The Bill & Melinda Gates Foundation launched its global Reinvent the Toilet Challenge in 2011. This initiative tackles the challenge of inventing a completely new type of toilet. The goal is to find a long-term sanitation solution for the estimated 2.5 billion people who do not have access to water and therefore to hygienic and affordable toilets. Innovative products should work to destroy germs and save natural resources. The systems must function off the grid without connections to water, sewer or electrical lines, operate reliably without maintenance even in sparsely populated areas, and look appealing so that people want to use them.

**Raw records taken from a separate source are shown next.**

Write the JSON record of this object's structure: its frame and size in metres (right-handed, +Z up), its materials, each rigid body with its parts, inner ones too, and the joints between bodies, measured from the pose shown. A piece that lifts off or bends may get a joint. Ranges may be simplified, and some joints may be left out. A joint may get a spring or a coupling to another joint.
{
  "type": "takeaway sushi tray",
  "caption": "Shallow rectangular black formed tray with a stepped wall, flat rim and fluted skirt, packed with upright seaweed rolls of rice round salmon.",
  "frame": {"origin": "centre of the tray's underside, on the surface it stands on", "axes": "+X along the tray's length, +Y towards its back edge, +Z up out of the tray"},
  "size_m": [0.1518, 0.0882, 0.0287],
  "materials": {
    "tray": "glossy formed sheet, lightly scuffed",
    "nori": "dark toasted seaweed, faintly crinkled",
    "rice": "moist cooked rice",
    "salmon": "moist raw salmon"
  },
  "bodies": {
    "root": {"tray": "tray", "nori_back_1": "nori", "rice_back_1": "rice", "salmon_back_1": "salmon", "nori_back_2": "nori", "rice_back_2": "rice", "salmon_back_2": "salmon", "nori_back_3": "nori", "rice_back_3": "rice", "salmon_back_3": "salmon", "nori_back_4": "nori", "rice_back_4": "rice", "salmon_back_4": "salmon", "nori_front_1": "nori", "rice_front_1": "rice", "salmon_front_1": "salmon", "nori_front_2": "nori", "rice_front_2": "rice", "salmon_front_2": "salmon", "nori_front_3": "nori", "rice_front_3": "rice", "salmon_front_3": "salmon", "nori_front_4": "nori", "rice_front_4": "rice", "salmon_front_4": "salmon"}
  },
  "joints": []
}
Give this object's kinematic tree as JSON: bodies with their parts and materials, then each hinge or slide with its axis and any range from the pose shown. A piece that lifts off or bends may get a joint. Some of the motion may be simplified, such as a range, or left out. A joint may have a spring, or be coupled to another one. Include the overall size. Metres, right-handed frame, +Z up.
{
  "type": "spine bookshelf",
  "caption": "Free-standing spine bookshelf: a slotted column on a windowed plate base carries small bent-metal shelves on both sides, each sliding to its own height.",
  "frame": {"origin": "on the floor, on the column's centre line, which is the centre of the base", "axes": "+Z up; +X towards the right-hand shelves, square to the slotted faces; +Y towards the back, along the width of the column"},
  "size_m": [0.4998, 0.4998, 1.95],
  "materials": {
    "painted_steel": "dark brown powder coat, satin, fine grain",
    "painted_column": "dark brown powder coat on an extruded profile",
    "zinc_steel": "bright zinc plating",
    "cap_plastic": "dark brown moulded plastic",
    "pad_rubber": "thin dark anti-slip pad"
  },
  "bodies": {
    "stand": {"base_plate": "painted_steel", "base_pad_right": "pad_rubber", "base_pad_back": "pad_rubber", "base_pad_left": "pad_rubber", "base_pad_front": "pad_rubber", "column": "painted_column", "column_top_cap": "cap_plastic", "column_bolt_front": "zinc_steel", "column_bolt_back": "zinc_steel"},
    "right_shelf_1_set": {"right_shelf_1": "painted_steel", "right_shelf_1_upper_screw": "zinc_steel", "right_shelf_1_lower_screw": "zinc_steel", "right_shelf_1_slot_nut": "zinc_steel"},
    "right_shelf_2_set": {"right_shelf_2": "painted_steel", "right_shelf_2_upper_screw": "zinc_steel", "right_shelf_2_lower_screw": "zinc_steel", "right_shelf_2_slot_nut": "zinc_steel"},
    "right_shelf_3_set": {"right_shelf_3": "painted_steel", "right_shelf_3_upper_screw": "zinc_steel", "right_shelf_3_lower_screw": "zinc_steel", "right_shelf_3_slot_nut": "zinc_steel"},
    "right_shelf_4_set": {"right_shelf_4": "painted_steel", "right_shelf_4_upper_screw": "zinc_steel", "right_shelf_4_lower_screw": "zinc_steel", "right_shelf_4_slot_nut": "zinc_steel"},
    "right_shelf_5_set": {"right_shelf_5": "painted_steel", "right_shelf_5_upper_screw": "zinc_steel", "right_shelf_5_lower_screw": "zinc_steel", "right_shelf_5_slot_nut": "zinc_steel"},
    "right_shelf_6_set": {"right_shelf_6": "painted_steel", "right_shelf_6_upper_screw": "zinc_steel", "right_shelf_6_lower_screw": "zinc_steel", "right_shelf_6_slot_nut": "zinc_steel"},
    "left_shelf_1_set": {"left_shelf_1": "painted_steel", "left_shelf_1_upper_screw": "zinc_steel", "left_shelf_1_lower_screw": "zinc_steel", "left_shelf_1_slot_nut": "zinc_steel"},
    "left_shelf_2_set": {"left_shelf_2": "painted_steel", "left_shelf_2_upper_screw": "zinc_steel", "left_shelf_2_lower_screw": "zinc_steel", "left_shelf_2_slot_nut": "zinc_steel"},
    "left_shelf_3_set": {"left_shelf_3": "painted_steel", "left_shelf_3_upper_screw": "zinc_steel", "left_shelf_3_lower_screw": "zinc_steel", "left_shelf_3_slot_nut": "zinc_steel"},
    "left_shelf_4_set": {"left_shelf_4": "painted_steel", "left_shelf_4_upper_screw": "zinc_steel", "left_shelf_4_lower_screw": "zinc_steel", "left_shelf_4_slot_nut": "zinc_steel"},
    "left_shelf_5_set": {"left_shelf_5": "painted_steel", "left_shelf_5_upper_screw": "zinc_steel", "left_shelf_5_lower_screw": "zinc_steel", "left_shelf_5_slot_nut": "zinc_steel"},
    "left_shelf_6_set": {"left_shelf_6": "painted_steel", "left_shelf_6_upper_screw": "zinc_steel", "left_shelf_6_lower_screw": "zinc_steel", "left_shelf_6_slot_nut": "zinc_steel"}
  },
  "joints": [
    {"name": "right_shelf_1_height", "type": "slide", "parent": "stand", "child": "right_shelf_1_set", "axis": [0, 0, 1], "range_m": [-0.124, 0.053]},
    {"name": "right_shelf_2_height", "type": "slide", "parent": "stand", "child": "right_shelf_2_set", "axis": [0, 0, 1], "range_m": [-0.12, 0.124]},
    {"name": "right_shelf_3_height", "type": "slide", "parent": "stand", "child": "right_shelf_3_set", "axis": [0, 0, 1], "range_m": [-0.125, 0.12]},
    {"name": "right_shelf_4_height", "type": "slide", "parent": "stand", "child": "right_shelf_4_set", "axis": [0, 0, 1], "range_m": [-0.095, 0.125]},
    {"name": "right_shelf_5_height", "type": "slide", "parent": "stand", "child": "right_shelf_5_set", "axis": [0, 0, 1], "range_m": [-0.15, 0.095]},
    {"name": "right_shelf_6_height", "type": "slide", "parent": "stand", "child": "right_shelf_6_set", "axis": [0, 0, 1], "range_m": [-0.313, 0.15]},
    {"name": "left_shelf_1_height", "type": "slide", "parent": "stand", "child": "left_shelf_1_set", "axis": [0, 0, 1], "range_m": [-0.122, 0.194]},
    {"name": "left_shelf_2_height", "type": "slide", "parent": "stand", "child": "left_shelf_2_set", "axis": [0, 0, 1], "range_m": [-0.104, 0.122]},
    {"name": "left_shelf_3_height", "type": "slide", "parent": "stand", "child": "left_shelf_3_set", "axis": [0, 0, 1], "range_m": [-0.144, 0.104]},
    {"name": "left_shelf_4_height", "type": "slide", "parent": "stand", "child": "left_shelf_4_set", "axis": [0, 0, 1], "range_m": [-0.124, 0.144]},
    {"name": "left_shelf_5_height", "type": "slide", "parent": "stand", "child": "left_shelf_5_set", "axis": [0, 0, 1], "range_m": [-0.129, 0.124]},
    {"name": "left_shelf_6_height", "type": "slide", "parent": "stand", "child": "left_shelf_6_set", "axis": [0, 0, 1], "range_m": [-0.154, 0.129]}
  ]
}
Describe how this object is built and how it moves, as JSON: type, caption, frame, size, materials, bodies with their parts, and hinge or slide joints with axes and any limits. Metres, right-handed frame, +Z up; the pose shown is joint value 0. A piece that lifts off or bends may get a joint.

The Bill & Melinda Gates Foundation selected TÜV SÜD as a partner for its initiative to enable access to a hygienic toilet for everyone. The first step is to develop a technical standard for sanitation technologies to ensure safe, sustainable access to such facilities in developing and emerging nations. This basic standard is being developed with the help of TÜV SÜD’s water experts.

“Up to now, decentralized solutions have often not been safe, durable or were simply too expensive,” says Dr. Andreas Hauser, head of the Water Services department at TÜV SÜD. According to Hauser, one reason for this problem is the lack of recognized standards and best practices to ensure that product technology is well-engineered and safe for users while at the same time complying with environmental regulatory requirements. Recognized standards could establish a common and transparent foundation for everyone involved, which would promote development efforts by manufacturers as well as implementation by governments, developmental aid organizations and operators.

The TÜV SÜD project to develop a standard is slated to last three years. Hauser states that the resulting technologies would be utilized primarily in developing and emerging nations such as India, Senegal and South Africa. There is also significant potential in developed nations for using solutions that are not connected to the normal supply and sanitation infrastructure and meet regulatory requirements.